Im „Auenland III“ sind inzwischen fast alle Bauplätze verkauft. Wir werden somit 2026 und 2027 massives Bauen im Auenland erleben, gerade bei den mehrgeschossigen Bauten. Der dringend benötigte Wohnraum wird geschaffen. Wir werden uns weiter mit dem Thema Wohnraum oder einem Neubaugebiet für die Kernstadt beschäftigen müssen. Die Innere Au ist in Planung für verdichtetes Wohnen, dazu das Herrenwiesen-Quartier und es gibt die neue Idee „Wohnen am Park“, wo sich mit dem Boulevard neue Flächen für die Stadtplanung ergeben. Wir müssen hier auch weiter am Ball bleiben. Bad Mergentheim wächst in allen Altersgruppen und wir haben uns verjüngt. Das ist eine in der Region Heilbronn-Franken außergewöhnliche und für uns gute Entwicklung.

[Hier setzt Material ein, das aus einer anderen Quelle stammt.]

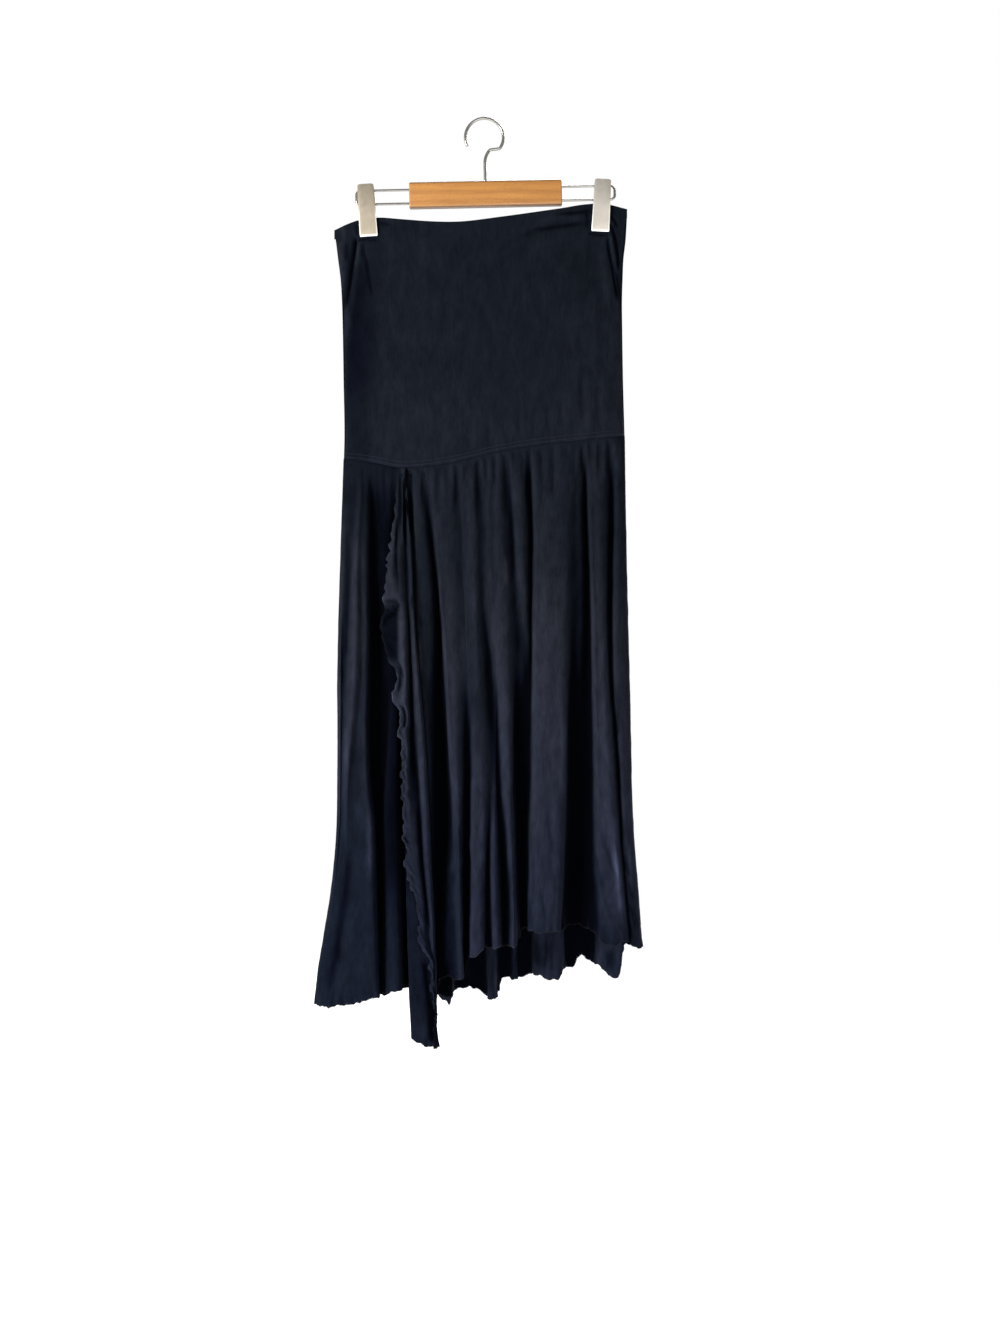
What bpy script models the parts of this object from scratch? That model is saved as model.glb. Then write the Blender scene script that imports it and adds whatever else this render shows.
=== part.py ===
"""A long wrap (sarong) skirt in jersey, hanging from a wooden hanger with two sprung clips.

The row frame: the origin is the inside of the hook's bend, where a rail carries the hanger.
+Z is up, +X is the viewer's right, and the skirt's front faces -Y. Lengths are in metres.

Every cloth piece is one sheet of points, thickened into a wall. The two yoke panels follow
rings worked out from the garment's outline. The three lower panels are smooth sheets
through fold lines: a row of a fold table is one crest or trough, and says where it runs.
"""

import math
from collections import namedtuple

import bmesh
import bpy
import numpy as np
from mathutils import Vector

MM = 0.001

# ---------------------------------------------------------------- driving sizes
CLOTH = 1.5 * MM            # wall of every cloth piece
SEAM_GAP = 0.5 * MM         # between two pieces that are sewn edge to edge
SIDE_GAP = 0.6 * MM         # between the middles of front and back at the side seams
LAP = 2.4 * MM              # from one layer's middle to the next, where two share a seam
GRIP = 1.15 * MM            # a layer's middle from the mid-plane, where a clip holds it
RING_POWER = 3.0            # roundness of a horizontal ring: 2 is an ellipse

HANGER_TILT = -1.2          # degrees about Y: the left end hangs lower
BAR_SIZE = Vector((183 * MM, 13 * MM, 31 * MM))
BAR_DROP = 89.6 * MM        # from the rail down to the bar's middle
BAR_EDGE = 1.6 * MM         # rounding of the bar's edges
RODS_DROP = 90.5 * MM       # from the rail down to midway between the rods
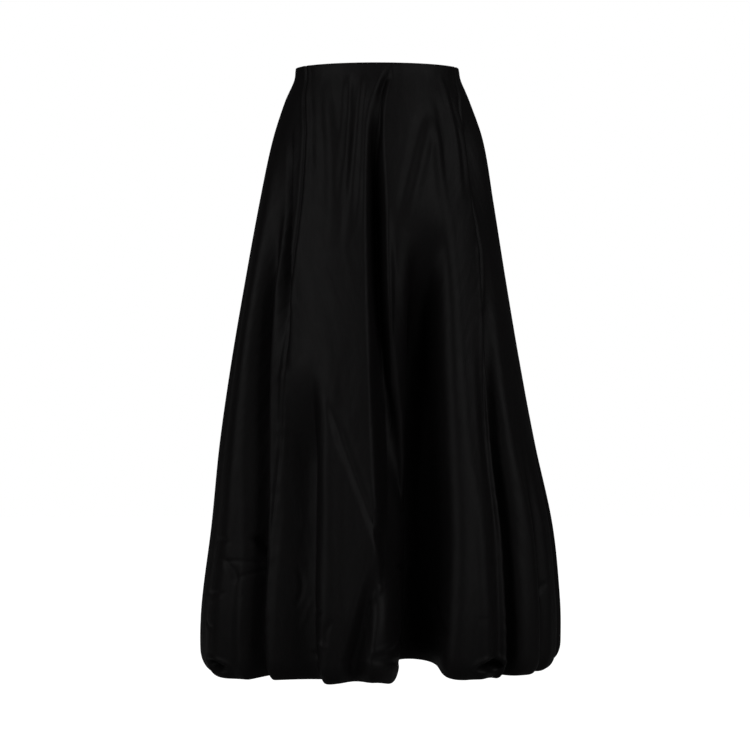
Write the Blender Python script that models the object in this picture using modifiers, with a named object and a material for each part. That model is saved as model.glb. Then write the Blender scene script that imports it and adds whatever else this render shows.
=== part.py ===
# A long balloon skirt of black satin: a fitted waist, a flared front and two back panels
# that hang in deep soft folds, and a full hem that rolls under and is turned up inside.
# Metres, +Z up, the front faces -Y.  The origin is the centre of the waist's top edge.

import bpy
import bmesh
from math import asin, atan2, cos, degrees, hypot, pi, radians, sin
from mathutils import Matrix

COLLECTION = "balloon_skirt"

# Cloth
WALL = 0.0016                 # thickness of the satin wall
SEAM_GAP = 0.00034            # space between two panels at a seam

# Half sizes of the skirt's outline, seen level, at a row of heights below the waist
SECTION_COLUMNS = ("height", "left", "right", "front", "back")
SECTIONS = (
    (0.000, 0.1215, 0.1235, 0.092, 0.094),
    (-0.018, 0.124, 0.127, 0.0955, 0.097),
    (-0.050, 0.138, 0.141, 0.1045, 0.108),
    (-0.110, 0.157, 0.161, 0.120, 0.127),
    (-0.200, 0.176, 0.176, 0.138, 0.149),
    (-0.320, 0.198, 0.195, 0.158, 0.170),
    (-0.450, 0.220, 0.217, 0.180, 0.192),
    (-0.570, 0.237, 0.240, 0.200, 0.213),
    (-0.690, 0.249, 0.266, 0.220, 0.234),
    (-0.800, 0.263, 0.277, 0.237, 0.252),
    (-0.860, 0.266, 0.278, 0.241, 0.256),
    (-0.920, 0.263, 0.275, 0.241, 0.256),
)

# Angles round the skirt are in degrees from the centre front, towards the viewer's right
SEAM_COLUMNS = ("height", "left", "right")
SEAMS = (
    (0.00, -60, 72),
    (-0.05, -51, 62),
    (-0.10, -43, 59),
    (-0.20, -39, 57),
    (-0.32, -39, 53),
    (-0.46, -38, 47),
    (-0.60, -40, 44.5),
    (-0.75, -41, 43.7),
    (-0.92, -41, 43),
)
CENTRE_BACK = 180

# A fold is a trough, or a ridge where its depth is less than nothing.  Its line passes three
# angles at PATH_HEIGHTS, it begins at "top", is full at "deep" and fades out at "end", and
# "left" and "right" are the degrees from its line to either shoulder.  "lift" is how far it
# draws the hem up, "curl" rounds its shoulders over it, until at 1 its sides stand upright,
# and "aim" turns the way in, in degrees from the way to the middle.
PATH_HEIGHTS = (-0.15, -0.50, -0.88)
TO_HEM = -9.0                 # an "end" for a fold that runs on to the hem
AIM_REACH = 30.0              # degrees from a fold's line at which its "aim" has faded
FOLD_COLUMNS = ("high", "mid", "low", "top", "deep", "end", "left", "right",
                "depth", "lift", "curl", "aim")
FRONT_FOLDS = (
    (-51, -36, -36, -0.08, -0.28, -0.50, 7, 7, 0.016, 0.000, 0.0, 0),
    (-51, -36, -36, -0.09, -0.20, -0.34, 24, 8, 0.011, 0.000, 0.0, 0),
    (-58.5, -51, -45, -0.18, -0.44, TO_HEM, 7.5, 8, 0.034, 0.006, 0.0, 0),
    (-46, -43.5, -42, -0.34, -0.50, TO_HEM, 10, 7, 0.008, 0.000, 0.0, 0),
    (-28, -25.5, -21.5, -0.44, -0.60, TO_HEM, 22, 5, 0.030, 0.000, 0.0, 0),
    (-6.5, -6.5, -6.3, -0.72, -0.82, TO_HEM, 4, 7, 0.020, 0.000, 0.0, 0),
    (-2, 2, 7, -0.01, -0.22, -1.30, 5.5, 6, 0.040, 0.000, 0.0, 0),
    (9.5, 8.5, 8, -0.20, -0.58, TO_HEM, 9.5, 15, 0.052, 0.000, 0.0, 0),
    (25.5, 20, 14, -0.21, -0.46, TO_HEM, 14.5, 15.5, 0.100, 0.020, 1.0, -7),
    (61, 50.5, 47.5, -0.24, -0.66, TO_HEM, 5, 8.5, 0.032, 0.001, 0.8, 0),
    (57.5, 53, 53, -0.03, -0.13, -0.30, 8, 26, 0.012, 0.000, 0.0, 0),
    (66, 65, 63, -0.48, -0.75, TO_HEM, 5, 5, 0.010, 0.001, 0.0, 0),
    (83, 83, 81, -0.45, -0.86, TO_HEM, 8, 8, 0.018, 0.020, 0.5, 0),
    (4.5, 4.5, 4.5, -0.70, -0.80, TO_HEM, 5, 4, 0.000, -0.010, 0.0, 0),
    (-68, -61, -62, -0.10, -0.45, TO_HEM, 15, 7, -0.009, 0.000, 0.0, 0),
    (-22, -18, -15.5, -0.40, -0.62, TO_HEM, 5, 6, -0.007, -0.002, 0.0, 0),
    (36, 31.5, 24.5, -0.14, -0.50, TO_HEM, 5, 6, -0.006, 0.000, 0.0, 0),
    (60, 57, 57, -0.40, -0.66, TO_HEM, 4, 4, -0.004, 0.000, 0.0, 0),
)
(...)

In den Stadtteilen soll es ebenfalls Aufwertungen geben, wir denken aber darüber hinaus, momentan bis 2040, mit einer strukturierten Stadtentwicklung.

Das Stadtsanierungsprogramm dauert sicher bis 2035. Ohne Landesgartenschau hätten wir auch dieses große Förderprogramm wohl nicht bekommen. Der große Kompass mit der Landesgartenschau hilft uns, die Stadtentwicklung entscheidend voranzubringen. Wenn die Programme auslaufen, dann ist es mit den großen Fördertöpfen erstmal wieder vorbei.

Sie rufen also alle auf, jetzt mit einsteigen, weil die Türen aktuell weit offen stehen, sich die Zeitfenster für große Zuschüsse aber auch wieder schließen?

Glatthaar: Die Türen stehen gut zehn Jahre auf. Das muss allen klar sein. Rund 60 private Projekte haben wir bereits in der Innenstadt angestoßen. Es lohnt sich, aktiv zu werden.

Schauen Sie nach Öhringen, Schwäbisch Gmünd oder Wangen im Allgäu – dank der Stadtsanierung und einem riesigen privaten Invest haben diese Städte echte Fortschritte erzielt und sich stark entwickelt – diese Chance haben wir jetzt auch, da darf man sich freuen und es gilt, die Ärmel hochzukrempeln.

Aber der einst anvisierte Stadtstrand an der Tauber ist Geschichte? Das Thema ist abgehakt, oder?

Glatthaar: Es gab unterschiedliche Vorstellungen: Die einen dachten nur an eine Liegewiese an der Tauber mit ein bisschen Sand, die anderen an eine Bar mit Sitzgelegenheiten und Musik. Nachdem auch Anwohner-Sorgen laut wurden, haben wir umgedacht und die urbaner gestalteten Wachbach-Terrassen hinter dem Mittelstandszentrum als perfekten Platz und Treffpunkt, möglicherweise mit einem Café, identifiziert. Befestigte Anlagen sind am neu erlebbaren Wachbach geplant.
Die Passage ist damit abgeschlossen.